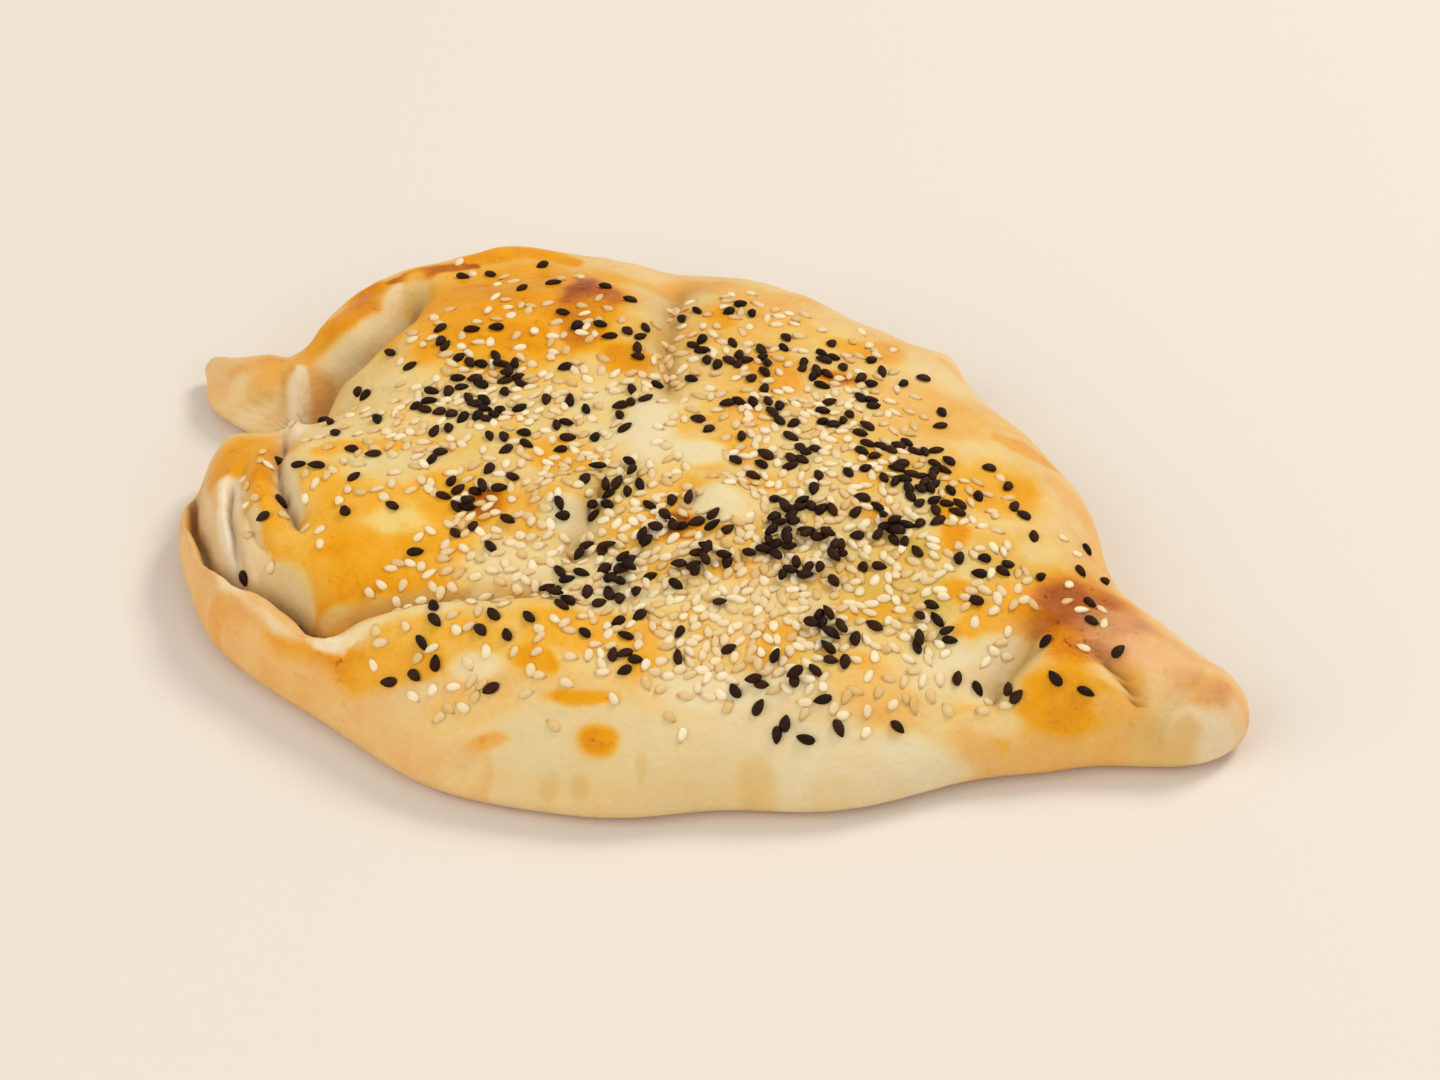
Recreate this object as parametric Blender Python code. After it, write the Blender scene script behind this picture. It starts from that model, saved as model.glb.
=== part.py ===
"""Fatayer: one baked, filled flatbread with pinched ends, folded flaps and a seeded top.

Millimetres throughout, turned to metres where a mesh is made. +X runs along the bread to its
rounded knob, +Y away from the front flap and +Z up. The origin is under the middle of the bread,
on the surface that it rests on. Bearings are degrees from +X, anticlockwise seen from above.
"""

import math
import random
from collections import namedtuple

import bmesh
import bpy
import numpy as np
from mathutils import Matrix, Vector

MM = 0.001

# The plan: an oval, blunt at the left end and tapered at the right
LENGTH = 156.1
WIDTH = 120.2
BLUNTNESS = 2.46  # exponent of the oval at its widest place
TAPER = 1.13  # how much that exponent grows to the left and falls to the right
TIP_ROUNDING = 0.045  # how much the oval's corners at its tips are rounded off
LOBES = (  # bearing, reach beyond the oval, spread in degrees
    (5, 5.7, 3.5),  # back corner of the knob
    (31.7, 2.3, 7.8),  # right back shoulder
    (57.3, -1.7, 4.5),  # dip before the ear
    (70.9, 2.9, 2.7),  # ear at the back right
    (81.8, 2.2, 3.1),
    (102.7, 4.56, 9.1),  # back edge
    (127.5, 1.7, 2.3),  # back left corner
    (148.4, -3.7, 4.7),  # flat run before the rim
    (162.6, 1.2, 3.1),  # rim
    (172.7, -4.7, 2),  # neck on the far side of the tip
    (175.1, 9.7, 2),  # pinched left tip, its far corner
    (179.7, 12.28, 4.6),  # and the rest of it
    (186.2, -16.2, 2),  # notch on its near side
    (213.7, -2.2, 6.1),  # thin front lip
    (260.3, 4.44, 11.2),  # front belly
    (301.6, -5, 10.3),  # front edge drawn in towards the knob
    (349.8, -3.4, 3.1),  # front of the waist
    (357.2, 16.62, 8.2),  # knob at the right tip
)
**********
* **Task statement**
Pull out every line in the material above where "that" occurs.

* **Complete output**
Recreate this object as parametric Blender Python code. After it, write the Blender scene script behind this picture. It starts from that model, saved as model.glb.
on the surface that it rests on. Bearings are degrees from +X, anticlockwise seen from above.
TAPER = 1.13  # how much that exponent grows to the left and falls to the right